On Mon, Dec 22, 2008 at 1:34 PM, Jiri Hofman hofmanj@aldebaran.cz wrote: [snip]
As you probably know, some Wikipedias provide fair-use content (as en) which is not allowed in some other Wikipedias because they want to satisfy also local laws not allowing fair-use, not just laws of the USA. Because of that a lot of articles in these Wikipedias do not contain certain images used in en as fair-use.
I don't believe the characterization of desiring to satisfy local laws is all that accurate: Any industrialized nation without some kind of legal provision for fair use would be paralysed without some comparable notion to fair use— and in fact many of the language Wikipedias which deny fair use have matching countries which very clearly do have some analogue of fair use.

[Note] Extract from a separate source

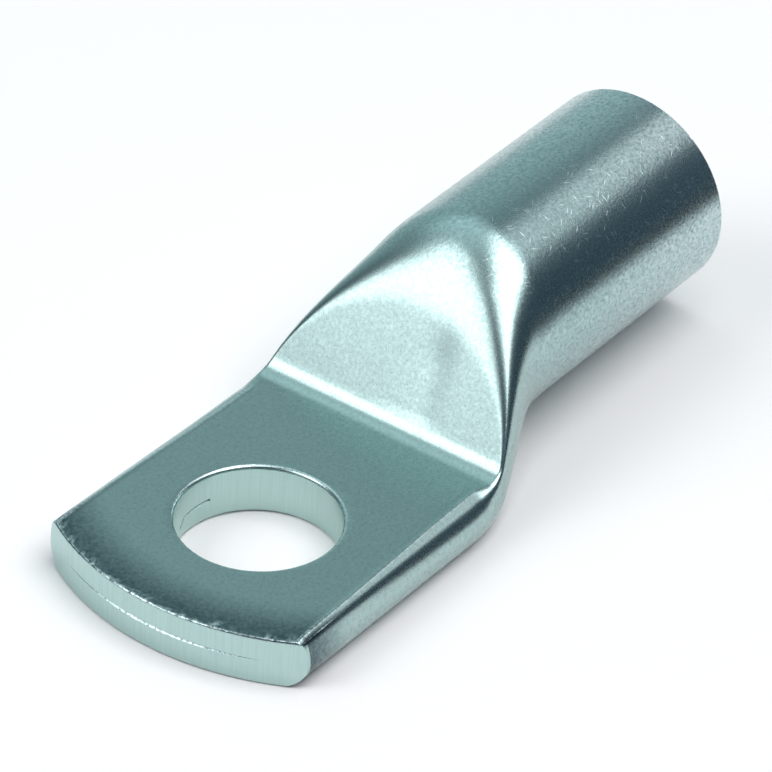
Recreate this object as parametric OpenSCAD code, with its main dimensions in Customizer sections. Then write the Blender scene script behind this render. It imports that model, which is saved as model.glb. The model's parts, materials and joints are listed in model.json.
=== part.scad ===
// Tubular cable lug: one length of copper tube. The cable end stays round, and the other end
// is pressed flat between a straight ramp and a level bed, and is then punched for a stud.
// The frame has its origin on the stud hole's axis at the underside of the palm, +X towards
// the cable and +Z up.

/* [Tube] */
// Outside diameter of the round barrel
barrel_od = 14; // [13:0.1:15]
// Wall of the tube
wall = 2; // [1.6:0.05:2.3]
// Height of the barrel's axis above the palm's underside
barrel_z = 7.4; // [7:0.05:8]
// Distance from the stud hole's axis to the cut end of the barrel
barrel_end = 40; // [34:0.1:60]
// Break on the outer edge of the barrel's mouth
mouth_break = 0.1; // [0.05:0.01:0.3]
// Lead-in chamfer inside the barrel's mouth
mouth_lead = 0.4; // [0.1:0.05:0.8]
// Where the tube is fully round again, from the stud hole's axis
round_from = 24; // [23:0.1:27]

/* [Palm] */
// Width across the flattened tube
palm_w = 20; // [18:0.1:21]
// Thickness of the two pressed layers
palm_t = 3.55; // [3.2:0.05:4]
// Distance from the stud hole's axis to the foremost point of the palm
palm_nose = 10.9; // [9:0.1:13]
// Radius of the sheared front edge
nose_r = 18.4; // [12:0.1:40]
// Softness of the palm's upper edges at the nose
nose_edge_soft = 0.9; // [0.6:0.05:1.6]
// Softness of the palm's upper edges just before the bend
bend_edge_soft = 1.2; // [0.8:0.05:2.4]
// How far above the palm the folded sides would close at the nose, had the press not flattened them
nose_fold_rise = 1.6; // [1.2:0.1:2.6]
// How far above the palm they would close just before the bend
bend_fold_rise = 1; // [0.8:0.1:2]
// How far in from the side the folded edges' rounding reaches on the underside
fold_round = 1.6; // [1:0.1:2.4]
// Small break on the sheared front edge's top and bottom
nose_break = 0.15; // [0.05:0.01:0.3]

/* [Stud hole] */
// Diameter of the stud hole
stud_hole_d = 10.5; // [8.4:0.1:11]
// Small break around the hole's rims
hole_break = 0.2; // [0.05:0.01:0.4]
// Width of the ring round the hole where the punch has smeared the two layers together
smear_w = 0.35; // [0.2:0.05:0.6]
// Length of the crack that the smearing leaves in the hole's wall
crack_len = 2.4; // [1:0.1:4]
// Bearing of the crack from the barrel's side
crack_turn = 88; // [0:1:360]

/* [Ramp] */
// Where the palm's top would meet the ramp if the bend were sharp
bend_x = 12.6; // [12:0.1:13.5]
// Angle of the ramp above the palm
ramp_angle = 58; // [52:1:63]
// Inside radius of the bend between the palm and the ramp
bend_r = 1.8; // [1:0.05:2.4]
// Softness of the ridges beside the ramp, where they rise from the bend
ridge_soft = 0.8; // [0.6:0.05:1.4]
// Softness of the crest where the ramp runs out into the barrel
crest_soft = 4; // [3:0.1:5]

/* [Seam] */
// Gap left between the two pressed layers
seam_gap = 0.1; // [0.06:0.01:0.16]
// Half of the seam's width, out to where the tube is folded over
seam_half_w = 7.5; // [7:0.1:7.8]

/* [Hidden] */
$fn = 96;
// How far a cutter runs past the face that it cuts
over = 1;
// Tiny step where the pressed stretch meets the true round of the barrel and of its bore
step = 0.01;
// Power that squares up the side curve of a flattened section; 1 is an ellipse
flat_power = 0.4;
// The tube's sides draw in over this stretch, which starts a little before the bend
draw_lead = 2.7;
draw_len = 11.3;
draw_power = 1.25;
// The closing sides rise to the barrel's top over this stretch
rise_lead = 0.3;
rise_len = 7.6;
// The underside starts to leave its flat bed this far past the bend's start
lift_lag = 1.1;
// The palm's soft edges sharpen into the ramp's ridges from this far before the bend
ridge_lead = 1.5;
// A ridge never sits higher than this share of the way up the side curve
ridge_limit = 0.85;
barrel_r = barrel_od / 2;
bore_r = barrel_r - wall;
barrel_low = barrel_z - barrel_r;
barrel_top = barrel_z + barrel_r;
half_w = palm_w / 2;
nose_x = nose_r - palm_nose;
slope = tan(ramp_angle);
bend_start = bend_x - bend_r * tan(ramp_angle / 2);
bend_end = bend_start + bend_r * sin(ramp_angle);
draw_from = bend_start - draw_lead;
draw_to = draw_from + draw_len;
rise_from = bend_start - rise_lead;
rise_to = rise_from + rise_len;
ramp_wall = wall / cos(ramp_angle);
seam_low = (palm_t - seam_gap) / 2;
seam_high = (palm_t + seam_gap) / 2;
throat_from = bend_x + (seam_high - palm_t + ramp_wall) / slope;
// Points round half a section: underside, its flat bed, the side up to the ridge, and the top
low_steps = 14;
bed_steps = 4;
side_steps = 14;
top_steps = 12;
open_steps = 12;
// Sections along the tube, close together where it bends
palm_steps = 6;
neck_steps = 4;
neck_len = 2;
bend_steps = 8;
ramp_steps = 22;
throat_steps = 16;

function clamp(v) = min(1, max(0, v));
function ease(v) = let (u = clamp(v)) u * u * (3 - 2 * u);
function ease_out(v) = let (u = clamp(v)) u * (2 - u);
function mix(a, b, u) = a + (b - a) * u;
function soft_min(a, b, k) = let (d = max(0, k - abs(a - b))) min(a, b) - d * d / (4 * k);
function along(x, from, to) = (x - from) / (to - from);

// Side view: level palm, a round bend, then the straight ramp
function ramp_z(x) = palm_t + (x - bend_x) * slope;
function press_z(x) =
    x < bend_start ? palm_t :
    x < bend_end ? palm_t + bend_r - sqrt(bend_r * bend_r - pow(x - bend_start, 2)) :
    ramp_z(x);

// Body of the tube before the ramp cuts it, from flat palm to round barrel
function body_low(x) = mix(0, barrel_low + step, ease(along(x, bend_start, round_from)));
function body_half_w(x) =
    mix(half_w, barrel_r - step, ease(pow(clamp(along(x, draw_from, draw_to)), draw_power)));
function fold_rise(x) = mix(nose_fold_rise, bend_fold_rise, ease(along(x, -palm_nose, draw_from)));
function body_top(x) =
    mix(palm_t + fold_rise(x), barrel_top - step, ease_out(along(x, rise_from, rise_to)));
function body_mid(x) = (body_low(x) + soft_min(press_z(x), barrel_top - step, crest_soft)) / 2;
function side_power(x) = mix(flat_power, 1, ease(along(x, rise_from, rise_to)));
function roundness(x) = clamp(along(x, bend_start + lift_lag, draw_to));

// Softness of the edge between the pressed face and the side curve
function edge_softness(x) = mix(nose_edge_soft, bend_edge_soft, ease(along(x, -palm_nose, draw_from)));
function ridge_softness(x) = mix(ridge_soft, crest_soft, ease(along(ramp_z(x), palm_t, barrel_top)));
function softness(x) =
    mix(edge_softness(x), ridge_softness(x), ease(along(x, bend_start - ridge_lead, bend_end)));
function ridge_turn(x) =
    asin(min(ridge_limit, (press_z(x) - body_mid(x)) / (body_top(x) - body_mid(x))));

// Half of a section, from the bottom centre round the side to the top centre
function low_point(x, i) =
    let (
        turn = 90 * i / low_steps,
        fold = max(0, 90 * (i - bed_steps) / (low_steps - bed_steps)),
        a = body_half_w(x),
        h = body_mid(x) - body_low(x),
        flat_y = (a - fold_round) * min(1, i / bed_steps) + fold_round * sin(fold),
        flat_z = body_mid(x) - h * cos(fold),
        round_y = a * sin(turn),
        round_z = body_mid(x) - h * cos(turn)
    )
    [mix(flat_y, round_y, roundness(x)), mix(flat_z, round_z, roundness(x))];

function high_point(x, turn) =
    let (
        y = turn == 90 ? 0 : body_half_w(x) * pow(cos(turn), side_power(x)),
        z = mix(body_mid(x), body_top(x), sin(turn))
    )
    [y, soft_min(z, press_z(x), softness(x))];

function half_section(x) =
    let (ridge = ridge_turn(x))
    concat(
        [for (i = [0:low_steps]) low_point(x, i)],
        [for (i = [1:side_steps]) high_point(x, ridge * i / side_steps)],
        [for (i = [1:top_steps]) high_point(x, mix(ridge, 90, i / top_steps))]
    );

function middle(r) = [for (k = [0:2]) (min([for (p = r) p[k]]) + max([for (p = r) p[k]])) / 2];

function ring(half, x) =
    let (last = len(half) - 1)
    concat(
        [for (i = [0:last]) [x, -half[i][0], half[i][1]]],
        [for (i = [last - 1:-1:1]) [x, half[i][0], half[i][1]]]
    );

module loft(rings) {
    count = len(rings[0]);
    last = len(rings) - 1;
    total = count * len(rings);
    points = concat([for (r = rings) each r], [middle(rings[0]), middle(rings[last])]);
    sides = [
        for (k = [0:last - 1], i = [0:count - 1])
            let (a = k * count + i, b = k * count + (i + 1) % count)
            each [[a, b, b + count], [a, b + count, a + count]]
    ];
    near = [for (i = [0:count - 1]) [(i + 1) % count, i, total]];
    far = [for (i = [0:count - 1]) [last * count + i, last * count + (i + 1) % count, total + 1]];
    polyhedron(points, concat(near, far, sides), convexity = 6);
}

module pressed_body() {
    neck_from = bend_start - neck_len;
    palm = [for (i = [0:palm_steps]) mix(-palm_nose - over, neck_from, i / palm_steps)];
    neck = [for (i = [1:neck_steps - 1]) mix(neck_from, bend_start, i / neck_steps)];
    bend = [for (i = [0:bend_steps]) bend_start + bend_r * sin(ramp_angle * i / bend_steps)];
    ramp = [for (i = [1:ramp_steps]) mix(bend_end, round_from, i / ramp_steps)];
    loft([for (x = concat(palm, neck, bend, ramp)) ring(half_section(x), x)]);
}

module barrel() {
    round_len = barrel_end - round_from;
    translate([round_from, 0, barrel_z])
        rotate([0, 90, 0])
            rotate_extrude()
                polygon([
                    [0, 0],
                    [barrel_r, 0],
                    [barrel_r, round_len - mouth_break],
                    [barrel_r - mouth_break, round_len],
                    [0, round_len]
                ]);
}

// Sheared front edge, with its top and bottom broken a little
module nose_trim() {
    difference() {
        translate([-palm_nose - 2 * over, -palm_w, -over])
            cube([palm_nose + 2 * over, 2 * palm_w, palm_t + 2 * over]);
        translate([nose_x, 0, 0]) {
            cylinder(r1 = nose_r - nose_break, r2 = nose_r, h = nose_break);
            translate([0, 0, nose_break])
                cylinder(r = nose_r, h = palm_t - 2 * nose_break);
            translate([0, 0, palm_t - nose_break])
                cylinder(r1 = nose_r, r2 = nose_r - nose_break, h = nose_break);
        }
    }
}

module stud_hole() {
    hole_r = stud_hole_d / 2;
    translate([0, 0, -over])
        cylinder(r = hole_r, h = palm_t + 2 * over);
    for (side = [0, 1])
        translate([0, 0, side * palm_t])
            mirror([0, 0, 1 - side])
                translate([0, 0, -hole_break])
                    cylinder(r1 = hole_r, r2 = hole_r + 2 * hole_break, h = 2 * hole_break);
}

// Inside of the tube: a straight bore, a throat under the ramp and the closed seam
function throat_turn(x) = ease(along(x, throat_from, round_from));
function throat_low(x) = mix(seam_low, barrel_low + wall + step, throat_turn(x));
function throat_high(x) =
    max(seam_high, soft_min(ramp_z(x) - ramp_wall, barrel_top - wall - step, crest_soft));

function throat_half_section(x) =
    let (
        mid = (throat_low(x) + throat_high(x)) / 2,
        h = (throat_high(x) - throat_low(x)) / 2,
        a = mix(seam_half_w, bore_r - step, throat_turn(x)),
        power = mix(flat_power, 1, throat_turn(x))
    )
    [
        for (i = [-open_steps:open_steps])
            let (turn = 90 * i / open_steps)
            [abs(turn) == 90 ? 0 : a * pow(cos(turn), power), mid + h * sin(turn)]
    ];

module throat() {
    seam = [-palm_nose - 2 * over, 0, throat_from];
    open = [for (i = [1:throat_steps]) mix(throat_from, round_from, i / throat_steps)];
    difference() {
        loft([for (x = concat(seam, open)) ring(throat_half_section(x), x)]);
        smeared_wall();
    }
}

// The punch smears the two layers together round the hole, but for one short crack
module smeared_wall() {
    smear_r = stud_hole_d / 2 + smear_w;
    difference() {
        cylinder(r = smear_r, h = palm_t);
        rotate(crack_turn)
            translate([0, -crack_len / 2, -over])
                cube([2 * smear_r, crack_len, palm_t + 2 * over]);
    }
}

module bore() {
    translate([round_from, 0, barrel_z])
        rotate([0, 90, 0])
            cylinder(r = bore_r, h = barrel_end - round_from + over);
    translate([barrel_end - mouth_lead, 0, barrel_z])
        rotate([0, 90, 0])
            cylinder(r1 = bore_r, r2 = bore_r + 2 * mouth_lead, h = 2 * mouth_lead);
}

lug_colour = [0.66, 0.72, 0.73];

module lug() {
    color(lug_colour)
        difference() {
            union() {
                pressed_body();
                barrel();
            }
            nose_trim();
            stud_hole();
            throat();
            bore();
        }
}

lug();
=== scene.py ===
import json
import math

import bmesh
import bpy
from mathutils import Matrix, Vector, noise


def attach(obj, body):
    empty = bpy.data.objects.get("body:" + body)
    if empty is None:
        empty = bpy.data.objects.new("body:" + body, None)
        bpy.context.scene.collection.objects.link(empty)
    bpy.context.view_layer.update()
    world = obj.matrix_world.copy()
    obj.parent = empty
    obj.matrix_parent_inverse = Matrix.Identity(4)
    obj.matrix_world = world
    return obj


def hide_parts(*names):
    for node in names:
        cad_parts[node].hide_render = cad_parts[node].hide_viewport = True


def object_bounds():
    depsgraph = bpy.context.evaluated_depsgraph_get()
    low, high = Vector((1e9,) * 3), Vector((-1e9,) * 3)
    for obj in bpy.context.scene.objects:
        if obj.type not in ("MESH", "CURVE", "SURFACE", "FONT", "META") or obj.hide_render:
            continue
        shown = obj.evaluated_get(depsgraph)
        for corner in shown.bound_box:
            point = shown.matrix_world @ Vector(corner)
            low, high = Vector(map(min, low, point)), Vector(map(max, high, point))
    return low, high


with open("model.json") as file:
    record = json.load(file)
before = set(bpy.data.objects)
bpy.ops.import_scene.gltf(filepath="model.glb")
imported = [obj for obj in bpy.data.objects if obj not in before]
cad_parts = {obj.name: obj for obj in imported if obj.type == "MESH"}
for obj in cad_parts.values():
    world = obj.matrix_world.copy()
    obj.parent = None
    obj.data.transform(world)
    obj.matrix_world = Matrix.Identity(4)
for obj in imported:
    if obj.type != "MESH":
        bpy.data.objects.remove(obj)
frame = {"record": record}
cadLow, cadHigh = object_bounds()
mounts = {m["name"]: m for m in frame["record"]["mounts"]}
print("frame loaded:", [round(v * 1000, 2) for v in (*cadLow, *cadHigh)], "mm")

# The shapes are worked out in millimetres and brought to metres at the end
toMm = 1000
toMetres = 0.001
weldGap = 0.00001

# The tube, taken from the frame: the box and the two bores give the main sizes
tube = {
    "noseX": cadLow.x * toMm,
    "mouthX": cadHigh.x * toMm,
    "halfWidth": cadHigh.y * toMm,
    "barrelTop": cadHigh.z * toMm,
    "axisZ": mounts["cable_bore"]["pos_m"][2] * toMm,
    "boreRadius": mounts["cable_bore"]["dims"]["r_mm"],
    "holeRadius": mounts["stud_hole"]["dims"]["r_mm"],
    "palmThickness": 3.55,
    "roundFrom": 24,
    "mouthBreak": 0.1,
    "mouthLead": 0.4,
    "noseRadius": 18.4,
}
tube["barrelRadius"] = tube["barrelTop"] - tube["axisZ"]
tube["noseCentreX"] = tube["noseX"] + tube["noseRadius"]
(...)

Rather, most deny fair use because they believe it brings them closer to the princlples of free content underlying Wikipedia. (And it's pretty indisputable that in many cases it has this effect, although at a cost…)
Is it correct to provide direct inline (inside the text of the article or infobox) iterwiki links to these images (and generally files)? For
[snip]
This is a question of local project policy, but I would suspect that the answer is No, you're basically evading their content rules. These projects want you to find or obtain freely licensed images, talk people into releasing under a free license, etc.